Excerpted from Elliott Wave International's market analysis.
On December 23, the U.S. Federal Reserve celebrated its 100th birthday. When legislation creating its existence was signed on December 23, 1913 (in a sneaky move during a holiday week), Congress granted the Fed a monopoly on creating dollars backed by debt.
The ongoing QE program is an unprecedented use of that power. This chart of the Fed's stated capital of $55 billion compared to its total assets of $4 trillion shows the extent to which the Fed is the focal point of dollar creation and therefore credit creation.
As John Hussman at HussmanFunds.com points out, this ratio puts the Fed's leverage at a mind-boggling 73-to-1, making the average hedge fund manager (at 2.48-to-1, according to BofA Merrill Lynch's November survey) look like a conservatively invested widow by comparison.
Only the end of a century-long rise in social mood can explain how exposed to decline the Fed will be in the next phase of the credit crisis. Instead of the stabilizing hand envisioned by its founders, the Fed, by its own machinations, will be the center of instability in an accelerating debt-default spiral. Don't forget that leverage works both ways, so even a modest further rise in interest rates will sharply deflate the value of the Fed's asset stockpile.
Despite the Fed's stated goal in December 2012 to keep long-term rates low via quantitative easing, the yield on 10-year U.S. Treasury notes jumped by more than 70% in 2013. Thus, the Fed faces the possibility of massive losses in the value of its portfolio. The ultimate financial irony is that the lender of last resort has become the borrower of last resort.
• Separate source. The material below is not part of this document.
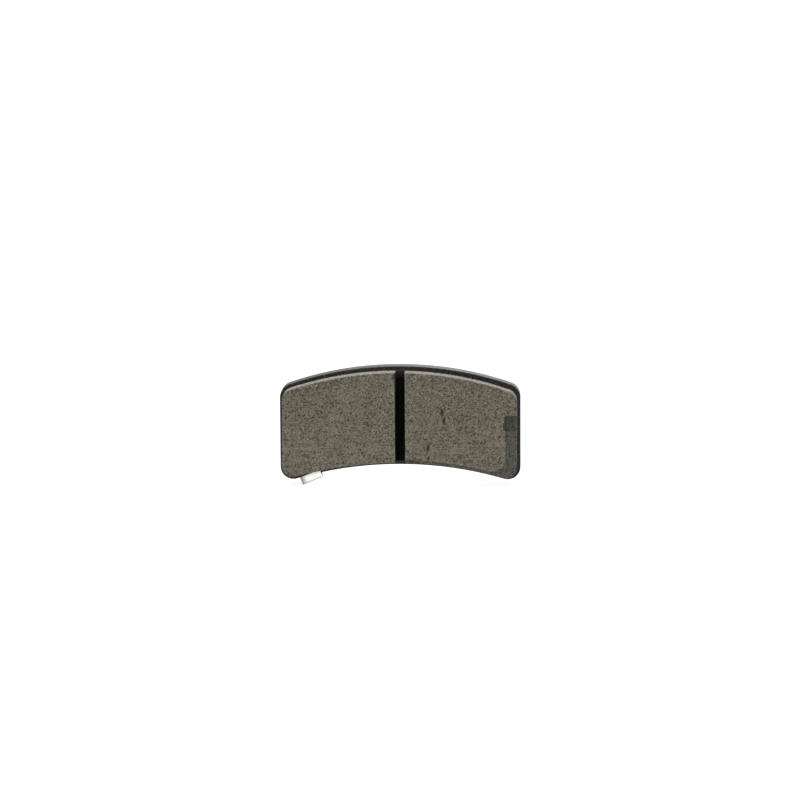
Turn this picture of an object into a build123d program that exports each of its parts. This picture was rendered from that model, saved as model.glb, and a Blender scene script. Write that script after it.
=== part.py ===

In other countries, different entities have emerged to serve the same purpose. In China, domestic credit since 2008 is up 2.5 times, from $9 trillion to $23 trillion now. In a New York Times op-ed column, "Stumbling Toward the Next Crash," Gordon Brown, the United Kingdom's former prime minister, points out that this amount is more than the entire commercial banking sector of the U.S.
"China's growth of credit is now faster than Japan's before 1990 and America's before 2008, with half that growth in the shadow-banking sector." What's the shadow-banking sector? Basically, it's loan sharking. "I am a loan shark but a legal one," explains one "shadow banker" who charges rates of up to 50% a year to "debt-hungry businesses and households" whose borrowing otherwise has been reined in by new government restrictions. With past-due loans at 9.1% and the real estate market cooling, the banker reports that he "is expanding his microfinance business" with loans for weddings, car purchases, small businesses and down payments on apartments.
The base of the debt pyramid continues to expand, but its stagnant core and the impossible demands it is placing on increasingly implausible borrowers reveal that it cannot do so for long.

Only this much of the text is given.